As a blind person people ask me this question often, “Empish, why don’t you have a guide dog?” Followed up by more inquiries of, “wouldn’t a guide dog be better to use than a white cane?” and “Wouldn’t a guide dog provide companionship and protection?” These are fair and valid questions. I answer them by explaining that when considering a guide dog, a blind person needs to really think it through and be sure it is the very best option. There is time, energy and training to contemplate. Plus, one must look at their home and work environment to be sure that a guide dog would fit in that space. Another thing to consider is one’s overall physical and mental health. This is by no means a negative post on guide dog use but an honest and thoughtful approach to my reasons why; and in recognition of National Guide Dog Awareness Month.
The main reason I don’t have a guide dog is very basic-I don’t care for animals that much. Although I grew up with a dog as a pet when I was a child, having a guide dog is a totally different situation. I realized that after losing my vision I was no longer interested in animals. See, my hands are my eyes. Constantly touching something furry and living in addition to other surfaces was too much. Being mindful of my hands and keeping them clean was a lot to think about.
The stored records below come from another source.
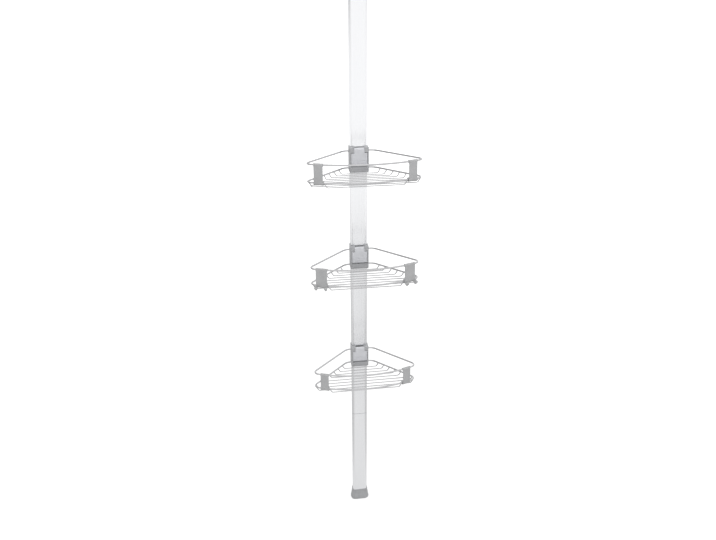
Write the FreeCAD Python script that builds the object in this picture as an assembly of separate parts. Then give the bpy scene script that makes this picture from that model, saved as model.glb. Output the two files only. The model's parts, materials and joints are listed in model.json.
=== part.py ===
import FreeCAD, Part
import math
import os
from FreeCAD import Vector

# Tension pole shelf unit. Millimetres, +Z up, front towards -Y.
# The origin is the middle of the floor foot, on the floor.

# ---- pole -------------------------------------------------------------------
ceiling_height = 2400.0        # floor to ceiling with the spring foot fully out
pole_width = 50.0              # flat-oval extrusion, across
pole_depth = 26.0              # flat-oval extrusion, front to back
pole_corner = 9.0
pole_wall = 1.6
seam_height = 375.0            # joint between the lower leg and the main pole
main_pole_top = 1850.0
joiner_length = 140.0          # push-in joiner inside both lower tubes
joiner_wall = 3.0
joiner_ring = 1.4              # its middle ring, seen as the line at the seam
joiner_ring_inset = 0.5        # ring below the poles' surface
upper_pole_wall = 1.4
upper_pole_length = 1020.0
telescope_gap = 0.3            # upper pole inside the main pole, each side
push_fit_gap = 0.1             # plastic inserts pushed into a tube, each side

# ---- feet -------------------------------------------------------------------
foot_height = 41.0
foot_tip_width = 63.0          # at the floor or the ceiling
foot_tip_depth = 36.0
foot_tip_corner = 15.0
foot_neck_wall = 0.8           # thin rubber lip round the tube at the neck
foot_swell = 4.5               # height of the widest part
foot_sole = 9.0                # rubber between the tube's end and the floor
foot_edge_radius = 4.0

# ---- spring foot in the upper pole ------------------------------------------
plunger_radius = 8.0
plunger_stroke = 24.0
plunger_fit_gap = 0.05         # running fit in the end bush, radial
plunger_flange = 6.0
plunger_head = 36.0            # length of the block inside the ceiling foot
bush_flange = 6.0
bush_length = 40.0
spring_length = 90.0
spring_coil_radius = 7.2       # to the middle of the wire
spring_wire_radius = 1.0
spring_turns = 12
spring_seat_height = 8.0
spring_post_radius = 5.0
spring_post_length = 15.0
seat_pin_radius = 2.0
guide_length = 20.0            # glide shoe under the upper pole, and its spigot
guide_gap = 0.2                # glide shoe inside the main pole, each side
inner_slide_gap = 0.4          # plunger flange inside the upper pole, each side
rest_gap = 0.1                 # between faces that rest on each other

# ---- carrier: the clamp that holds a shelf on the pole ------------------------
carrier_wall = 2.15            # beside and behind the pole
carrier_nose = 12.65           # in front of the pole, with the lever in it
carrier_gap = 0.35             # between the carrier and the pole, each side
carrier_above = 59.0           # above the shelf's frame wire
carrier_below = 12.2           # below the shelf's frame wire
carrier_front_corner = 4.0
carrier_edge_radius = 1.5
band_top = 4.0                 # top of the solid band below the lever
ear_height = 14.5              # the two ears that hold the lever's pin
ear_width = 12.8
cheek_width = 4.2              # on each side of the lever
cut_past = 1.0                 # cutters reach this far past a face
flat = 0.01                    # edges and faces this near a plane lie in it

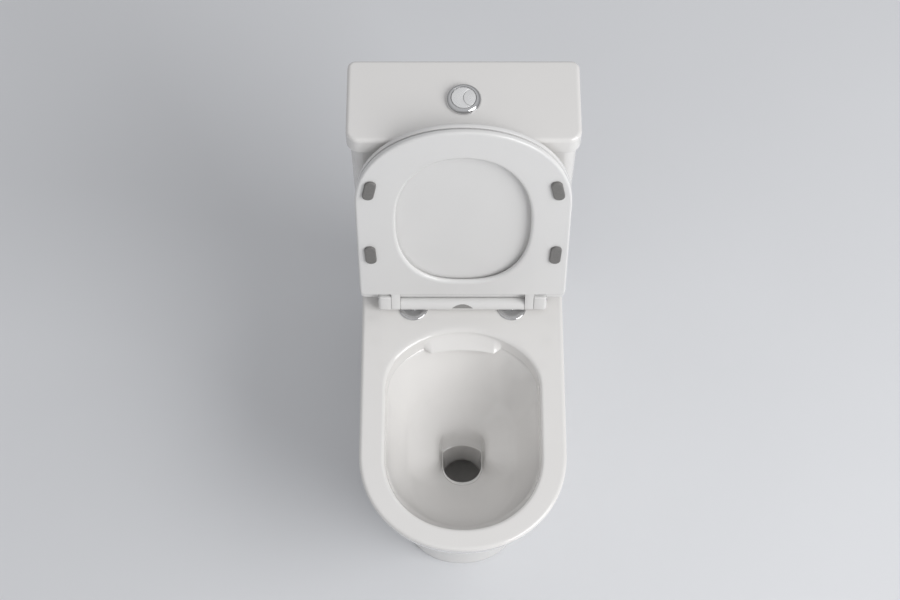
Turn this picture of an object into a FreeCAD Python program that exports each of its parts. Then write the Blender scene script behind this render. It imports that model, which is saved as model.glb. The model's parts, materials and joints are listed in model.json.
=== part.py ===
import FreeCAD, Part
import math
import os
import re

import Sketcher
from FreeCAD import Placement, Rotation, Vector

# Close coupled toilet: a floor-standing pan with a cistern on its deck and a quick-release
# soft-close seat. Millimetres. +Z is up, -Y is the front, X is left to right.
# The origin is on the floor, midway between the back plane (against the wall) and the pan's front.
# "back" in a name or argument is a distance measured forward from that back plane.

# ---------------------------------------------------------------- driving dimensions

DIMENSIONS = [
    # overall
    ("half_depth", 348, "half of the depth from the back plane to the pan's front"),
    ("pan_height", 404, "top of the pan's rim and deck"),
    ("pan_half_width", 178.5, "half of the pan's width at the rim"),
    ("wall", 12, "thickness of the ceramic walls"),
    ("deck_under", 388, "underside of the deck"),
    # foot
    ("foot_half_width", 114, "half of the width of the foot"),
    ("foot_front", 574, "front of the foot"),
    # bowl
    ("mouth_half_width", 134, "half of the width of the bowl's mouth"),
    ("mouth_back", 285, "rear edge of the bowl's mouth"),
    ("mouth_front", 655, "front edge of the bowl's mouth"),
    ("lip_drop", 24, "height of the smooth lip inside the rimless mouth"),
    ("well_back", 452, "centre of the round well"),
    ("bore_radius", 36, "radius of the trap's waterway"),
    ("trap_floor", 75, "height of the waterway's centre at the bottom of the trap"),
    ("weir_height", 195, "height of the waterway's centre over the weir"),
    ("outlet_height", 187, "height of the waste outlet's centre"),
    ("outlet_end", 70, "distance of the outlet's mouth from the back plane"),
    ("spigot_radius", 51, "outer radius of the waste outlet spigot"),
    ("spigot_length", 62, "length of the waste outlet spigot"),
    # cistern
    ("cistern_floor", 409, "underside of the cistern"),
    ("cistern_top", 793, "top of the cistern's walls"),
    ("cistern_half_width", 185, "half of the cistern's width at its top"),
    ("cistern_back", 4, "back face of the cistern at its top"),
    ("cistern_front", 150, "front face of the cistern at its top"),
    ("cistern_wall", 10, "thickness of the cistern's walls and floor"),
    ("cistern_draft", 0.5, "draft angle of the cistern's walls, degrees"),
    ("lid_top", 822, "top of the cistern lid"),
    ("lid_width", 380, "width of the cistern lid"),
    ("lid_depth", 156, "depth of the cistern lid"),
    ("lid_plate", 10, "thickness of the cistern lid's top"),
    ("valve_back", 78, "centre line of the valves, buttons and coupling bolts"),
    ("coupling_spacing", 160, "distance between the two coupling bolts"),
    ("bolt_radius", 4, "radius of the coupling bolts"),
    ("fill_offset", 125, "fill valve's distance to the right of the centre"),
    ("tail_radius", 10.48, "outer radius of the half inch inlet tail"),
    # push buttons
    ("bezel_radius", 29, "outer radius of the button's bezel"),
    ("button_radius", 20.2, "outer radius of the pair of buttons"),
    ("button_travel", 8, "travel of each button"),
    ("half_centre", 15.5, "centre of the arc between the two buttons"),
    ("half_radius", 16, "radius of the arc between the two buttons"),
    # seat and its hinge
    ("axis_back", 240, "hinge axis, distance from the back plane"),
    ("axis_height", 420, "hinge axis, height"),
    ("knuckle_radius", 12, "radius of the hinge bar and its knuckles"),
    ("bar_half_length", 108.6, "half of the length of the fixed hinge bar"),
    ("seat_knuckle_inner", 109.2, "inner end of the seat's knuckles"),
    ("seat_knuckle_outer", 124.7, "outer end of the seat's knuckles"),
    ("lid_knuckle_inner", 125.3, "inner end of the lid's knuckles"),
    ("lid_knuckle_outer", 148, "outer end of the lid's knuckles"),
    ("pin_radius", 4, "radius of the hinge pins"),
    ("pin_clearance", 0.06, "radial running clearance on the hinge pins"),
    ("raised_angle", 99.7, "angle between the closed seat and the raised seat, degrees"),
    ("seat_length", 458, "hinge axis to the front of the seat"),
    ("seat_rear", 36, "hinge axis to the rear edge of the seat"),
    ("seat_half_width", 179, "half of the width of the seat"),
    ("seat_under", -11, "seat's underside, below the hinge axis when closed"),
    ("seat_thick", 14, "thickness of the seat"),
    ("hole_half_width", 113, "half of the width of the seat's hole"),
    ("hole_rear", 74, "hinge axis to the rear of the seat's hole"),
    ("hole_front", 394, "hinge axis to the front of the seat's hole"),
    ("cover_under", 4, "lid's underside, above the hinge axis when closed"),
    ("cover_thick", 8, "thickness of the lid"),
    ("cover_rear", 14, "hinge axis to the rear edge of the lid"),
    ("base_offset", 87, "hinge base discs, distance from the centre"),
    ("base_radius", 26, "radius of the hinge base discs"),
    ("stud_offset", 77.5, "hinge studs, distance from the centre"),
    ("stud_radius", 3.95, "radius of the hinge studs"),
    # floor fixing
    ("bracket_back", 150, "floor brackets, distance from the back plane"),
    ("bracket_hole", 76, "floor screw holes, distance from the centre"),
    ("screw_height", 38, "height of the side fixing screws"),
]

doc = FreeCAD.newDocument("close_coupled_toilet")
sheet = doc.addObject("Spreadsheet::Sheet", "Dims")
for row, (alias, value, meaning) in enumerate(DIMENSIONS, start=1):
    sheet.set(f"A{row}", alias)
    sheet.set(f"B{row}", str(value))
    sheet.set(f"C{row}", meaning)
    sheet.setAlias(f"B{row}", alias)
doc.recompute()

NODES = []  # the finished sub-parts, in the order in which they are made


def size(alias):
    """A driving dimension as a number, for the shapes that are set in code."""
    return float(getattr(sheet, alias))


KNOWN = {alias for alias, _, _ in DIMENSIONS}


def expr(text):
    """An expression: bare words that are driving dimensions are read from the sheet."""
    if not isinstance(text, str):
        return f"{text:.6g}"
    return re.sub(r"[a-z_]+", lambda word: f"Dims.{word[0]}" if word[0] in KNOWN else word[0], text)


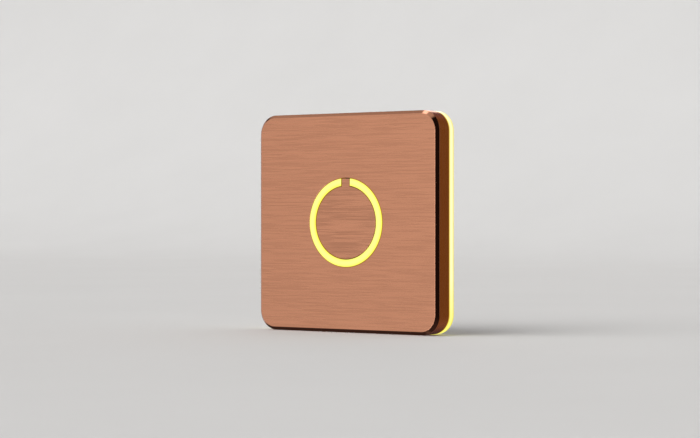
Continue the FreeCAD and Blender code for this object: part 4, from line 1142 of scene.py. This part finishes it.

Additionally, I learned that a guide dog is a “working animal” and not a pet. Since that is the case, I knew that my lifestyle didn’t fit. Most of the day I am sitting in front of a computer working and not out and about. When I do get out, I am in a car or taking public transportation. So, this leaves little opportunity for a dog to get needed exercise and physical activity. This is important so that the dog’s weight is regulated.
In order to get a guide dog, there are weeks of training involved. Following a special diet, feeding schedule and daily grooming that must be done. And of course, that all-time favorite activity-picking up the poop!
Although guide dogs are covered under the ADA people that use them still struggle with their acceptance. I have had friends share about challenges entering buildings, restaurants, hotels, and Uber/Lyft cars. Listening to their stories I quickly understood that I would have to be a fierce advocate for using a guide dog too. since I am already advocating for so many other things, I just couldn’t see adding another thing to the list. The thought of it was overwhelming to me.
So, after doing my research on guide dogs, I decided this was not a feasible option for me. I knew the work involved and I was just not interested and didn’t want to do it. Still people around me would encourage me to reconsider. But it is about knowing who you are as a person and knowing what you can take on in your life. It is about not allowing yourself to be pressured into a decision that you don’t feel comfortable with even though society, friends or family says it is a good thing for you. At the end of the day you will be the one solely responsible. You really have to take all these factors into play and be sure it is really what you want and desire.
Now don’t get me wrong, a guide dog can be an excellent mobility aid. My friends that have a dog share about the benefits of increase socialization, companionship, mobility and well-being. But using one is a personal decision not a requirement for blindness. I hope that my transparency has help you to understand more about why I don’t have a guide dog.